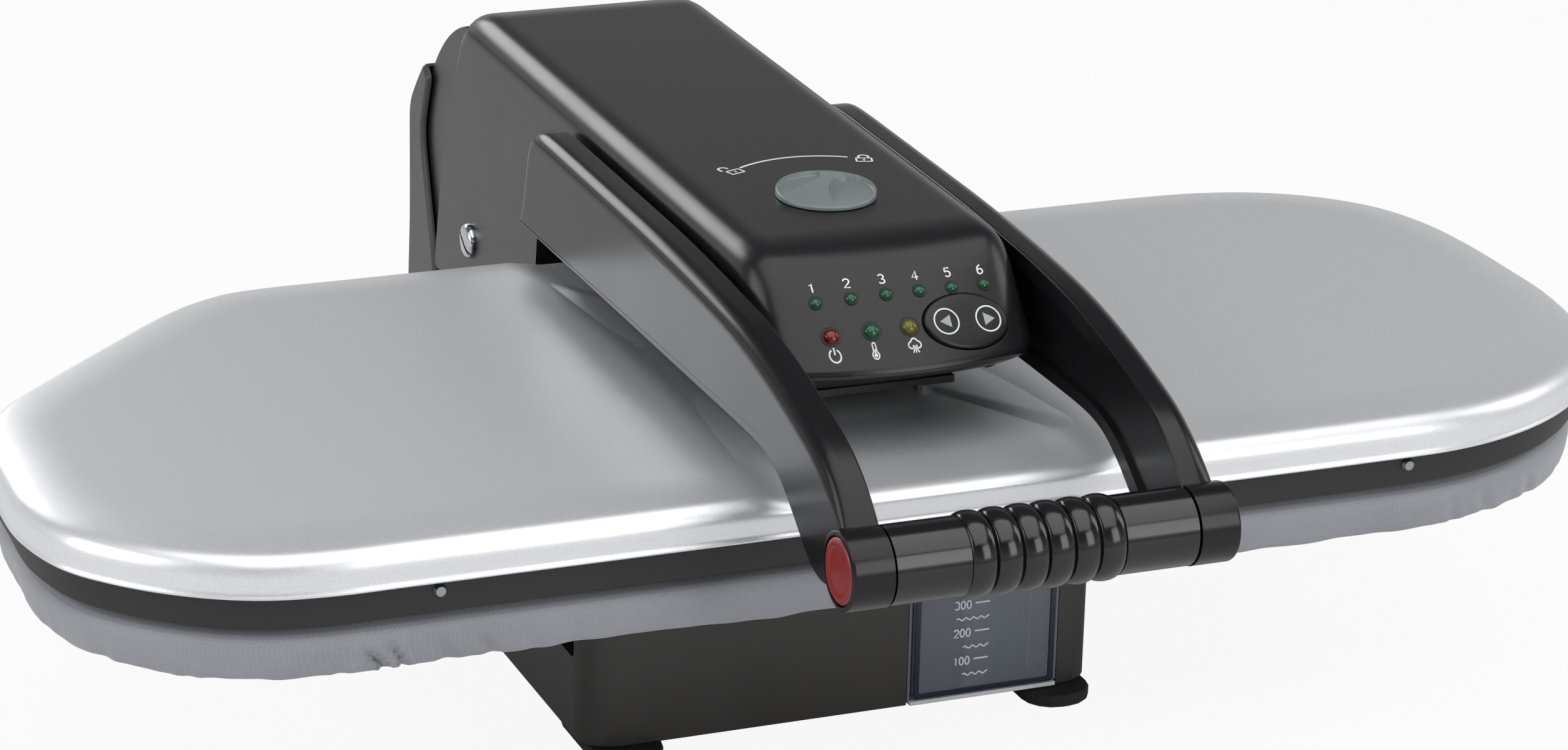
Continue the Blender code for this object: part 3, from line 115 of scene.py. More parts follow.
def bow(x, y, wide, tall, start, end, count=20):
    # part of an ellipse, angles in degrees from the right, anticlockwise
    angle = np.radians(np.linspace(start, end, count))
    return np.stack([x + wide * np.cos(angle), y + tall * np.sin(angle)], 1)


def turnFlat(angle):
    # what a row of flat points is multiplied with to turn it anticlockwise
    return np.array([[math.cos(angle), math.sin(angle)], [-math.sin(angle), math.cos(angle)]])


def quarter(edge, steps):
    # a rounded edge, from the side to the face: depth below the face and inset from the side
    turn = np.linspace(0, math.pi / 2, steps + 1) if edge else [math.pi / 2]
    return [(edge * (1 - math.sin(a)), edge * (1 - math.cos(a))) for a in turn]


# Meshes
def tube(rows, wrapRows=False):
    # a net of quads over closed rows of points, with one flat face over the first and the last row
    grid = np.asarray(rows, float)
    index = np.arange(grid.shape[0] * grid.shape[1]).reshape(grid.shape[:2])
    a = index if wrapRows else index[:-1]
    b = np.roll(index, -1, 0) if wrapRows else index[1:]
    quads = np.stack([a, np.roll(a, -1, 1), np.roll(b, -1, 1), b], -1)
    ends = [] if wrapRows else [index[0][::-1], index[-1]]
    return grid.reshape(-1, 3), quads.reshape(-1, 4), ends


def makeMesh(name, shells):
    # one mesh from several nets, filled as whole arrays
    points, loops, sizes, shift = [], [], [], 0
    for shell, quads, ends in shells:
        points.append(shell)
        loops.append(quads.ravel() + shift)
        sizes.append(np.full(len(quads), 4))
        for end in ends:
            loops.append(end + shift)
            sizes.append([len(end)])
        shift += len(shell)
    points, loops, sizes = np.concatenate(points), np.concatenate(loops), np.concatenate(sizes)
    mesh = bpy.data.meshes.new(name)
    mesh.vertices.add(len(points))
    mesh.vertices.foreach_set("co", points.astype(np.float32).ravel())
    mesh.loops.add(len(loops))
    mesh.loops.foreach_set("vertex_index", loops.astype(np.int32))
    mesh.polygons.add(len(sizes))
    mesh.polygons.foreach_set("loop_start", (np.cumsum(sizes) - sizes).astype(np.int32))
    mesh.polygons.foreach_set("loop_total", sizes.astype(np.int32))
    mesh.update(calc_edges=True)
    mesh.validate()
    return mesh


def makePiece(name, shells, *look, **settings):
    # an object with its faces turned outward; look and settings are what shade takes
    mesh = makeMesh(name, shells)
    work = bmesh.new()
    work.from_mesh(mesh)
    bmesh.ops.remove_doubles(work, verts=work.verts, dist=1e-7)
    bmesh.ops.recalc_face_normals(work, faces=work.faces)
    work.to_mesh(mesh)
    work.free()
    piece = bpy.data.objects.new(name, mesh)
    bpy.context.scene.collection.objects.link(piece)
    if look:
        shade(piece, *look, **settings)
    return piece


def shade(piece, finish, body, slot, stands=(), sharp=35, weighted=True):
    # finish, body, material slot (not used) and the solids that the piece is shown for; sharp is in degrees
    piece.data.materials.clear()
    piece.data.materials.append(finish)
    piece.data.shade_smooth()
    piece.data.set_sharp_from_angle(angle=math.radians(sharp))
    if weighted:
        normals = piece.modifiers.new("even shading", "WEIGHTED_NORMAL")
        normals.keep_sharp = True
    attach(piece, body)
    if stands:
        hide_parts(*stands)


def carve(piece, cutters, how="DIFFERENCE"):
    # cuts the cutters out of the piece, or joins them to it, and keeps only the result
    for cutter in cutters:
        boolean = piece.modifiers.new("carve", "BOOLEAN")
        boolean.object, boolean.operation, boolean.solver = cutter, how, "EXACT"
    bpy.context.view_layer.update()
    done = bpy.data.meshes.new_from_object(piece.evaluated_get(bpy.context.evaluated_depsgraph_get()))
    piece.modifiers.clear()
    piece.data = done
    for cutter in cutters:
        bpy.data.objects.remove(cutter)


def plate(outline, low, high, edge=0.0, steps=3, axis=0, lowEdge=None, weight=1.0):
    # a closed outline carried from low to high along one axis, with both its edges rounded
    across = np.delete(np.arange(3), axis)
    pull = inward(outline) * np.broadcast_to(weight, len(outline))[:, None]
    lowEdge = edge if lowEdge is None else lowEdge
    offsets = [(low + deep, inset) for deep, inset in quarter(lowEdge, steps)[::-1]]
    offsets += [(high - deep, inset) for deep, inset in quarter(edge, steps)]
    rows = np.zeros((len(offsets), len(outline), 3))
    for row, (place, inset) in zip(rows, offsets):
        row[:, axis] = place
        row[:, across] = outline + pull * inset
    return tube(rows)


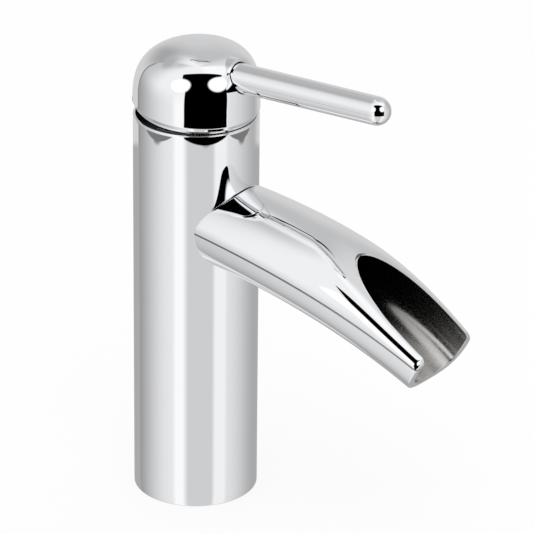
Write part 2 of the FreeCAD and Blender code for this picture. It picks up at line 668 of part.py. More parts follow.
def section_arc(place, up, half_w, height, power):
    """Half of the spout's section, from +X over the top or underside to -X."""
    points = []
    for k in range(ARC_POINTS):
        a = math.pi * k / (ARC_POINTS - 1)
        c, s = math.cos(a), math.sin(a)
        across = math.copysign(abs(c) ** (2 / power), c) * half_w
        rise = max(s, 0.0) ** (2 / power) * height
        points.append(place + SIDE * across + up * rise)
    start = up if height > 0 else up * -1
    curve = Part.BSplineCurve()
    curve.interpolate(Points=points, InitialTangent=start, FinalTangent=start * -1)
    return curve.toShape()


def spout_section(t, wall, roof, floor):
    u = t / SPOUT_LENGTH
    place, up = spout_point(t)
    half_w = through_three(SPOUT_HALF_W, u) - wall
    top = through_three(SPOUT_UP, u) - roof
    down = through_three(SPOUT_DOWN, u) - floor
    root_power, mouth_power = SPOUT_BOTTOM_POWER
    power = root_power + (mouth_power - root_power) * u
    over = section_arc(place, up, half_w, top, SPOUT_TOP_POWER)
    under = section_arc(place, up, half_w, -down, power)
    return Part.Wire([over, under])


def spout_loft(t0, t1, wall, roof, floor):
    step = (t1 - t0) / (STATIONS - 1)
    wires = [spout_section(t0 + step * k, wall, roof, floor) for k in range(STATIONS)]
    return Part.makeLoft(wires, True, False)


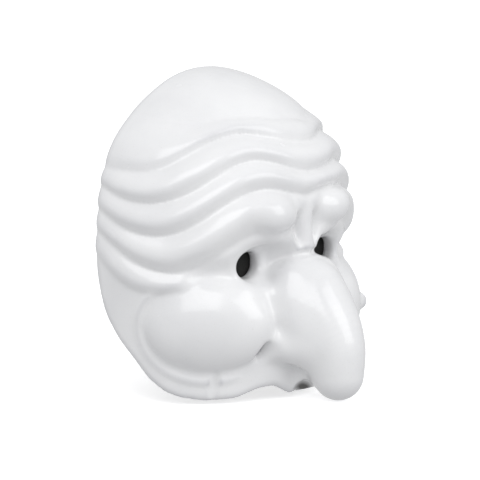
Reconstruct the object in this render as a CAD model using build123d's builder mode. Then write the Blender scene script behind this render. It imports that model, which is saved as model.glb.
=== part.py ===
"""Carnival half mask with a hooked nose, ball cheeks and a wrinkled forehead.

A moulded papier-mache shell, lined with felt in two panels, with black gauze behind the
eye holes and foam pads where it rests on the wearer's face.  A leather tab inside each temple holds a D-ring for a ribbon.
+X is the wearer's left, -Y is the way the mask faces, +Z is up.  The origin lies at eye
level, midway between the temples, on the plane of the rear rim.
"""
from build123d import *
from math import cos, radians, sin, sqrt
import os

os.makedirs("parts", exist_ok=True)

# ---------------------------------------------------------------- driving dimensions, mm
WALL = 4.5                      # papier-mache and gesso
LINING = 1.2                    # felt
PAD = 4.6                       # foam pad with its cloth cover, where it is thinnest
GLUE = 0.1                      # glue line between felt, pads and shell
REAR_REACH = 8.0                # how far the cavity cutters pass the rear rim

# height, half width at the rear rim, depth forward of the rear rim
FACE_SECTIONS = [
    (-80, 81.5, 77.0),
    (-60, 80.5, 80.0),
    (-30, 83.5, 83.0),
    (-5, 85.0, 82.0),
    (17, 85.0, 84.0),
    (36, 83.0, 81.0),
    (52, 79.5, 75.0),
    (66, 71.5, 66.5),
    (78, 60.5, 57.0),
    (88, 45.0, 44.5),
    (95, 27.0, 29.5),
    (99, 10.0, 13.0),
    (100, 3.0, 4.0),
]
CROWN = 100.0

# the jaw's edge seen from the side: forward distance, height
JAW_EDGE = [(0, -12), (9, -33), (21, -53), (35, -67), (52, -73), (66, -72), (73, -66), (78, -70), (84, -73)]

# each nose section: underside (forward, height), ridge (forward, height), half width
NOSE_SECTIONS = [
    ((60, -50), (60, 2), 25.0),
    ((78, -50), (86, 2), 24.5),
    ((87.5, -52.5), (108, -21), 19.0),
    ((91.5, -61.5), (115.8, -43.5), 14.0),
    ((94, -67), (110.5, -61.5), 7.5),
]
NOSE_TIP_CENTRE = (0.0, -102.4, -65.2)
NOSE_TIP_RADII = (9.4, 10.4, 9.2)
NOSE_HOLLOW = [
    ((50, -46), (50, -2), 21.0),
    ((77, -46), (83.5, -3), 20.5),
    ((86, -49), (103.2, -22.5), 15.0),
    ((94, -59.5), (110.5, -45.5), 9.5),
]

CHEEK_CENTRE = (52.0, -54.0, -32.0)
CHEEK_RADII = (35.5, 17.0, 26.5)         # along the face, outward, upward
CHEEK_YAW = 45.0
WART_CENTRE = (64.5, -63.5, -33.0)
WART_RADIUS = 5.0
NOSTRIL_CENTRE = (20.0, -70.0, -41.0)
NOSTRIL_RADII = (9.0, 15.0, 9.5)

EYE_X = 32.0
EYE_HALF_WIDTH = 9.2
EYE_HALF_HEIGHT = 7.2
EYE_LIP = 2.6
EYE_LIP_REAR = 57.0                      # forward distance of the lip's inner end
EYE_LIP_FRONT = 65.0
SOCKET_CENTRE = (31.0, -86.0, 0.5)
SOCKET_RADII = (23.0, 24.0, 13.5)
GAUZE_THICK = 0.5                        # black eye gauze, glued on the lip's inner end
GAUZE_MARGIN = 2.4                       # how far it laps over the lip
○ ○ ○
### What you should do
Repeat exactly, please, each line from the beginning of the data through the line with "return np.stack([x +" in it, and only those lines.

### Reply to the task
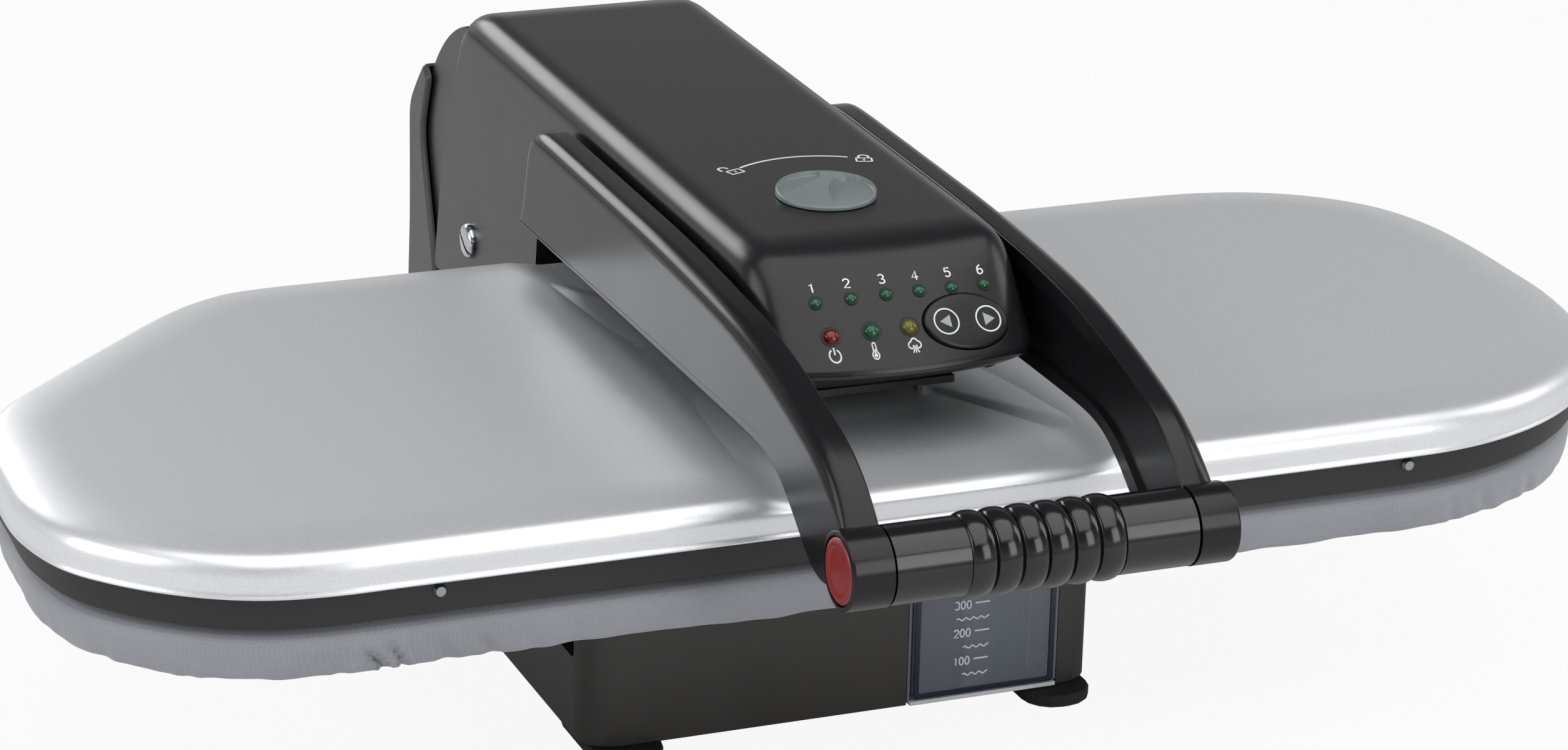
Continue the Blender code for this object: part 3, from line 115 of scene.py. More parts follow.
def bow(x, y, wide, tall, start, end, count=20):
    # part of an ellipse, angles in degrees from the right, anticlockwise
    angle = np.radians(np.linspace(start, end, count))
    return np.stack([x + wide * np.cos(angle), y + tall * np.sin(angle)], 1)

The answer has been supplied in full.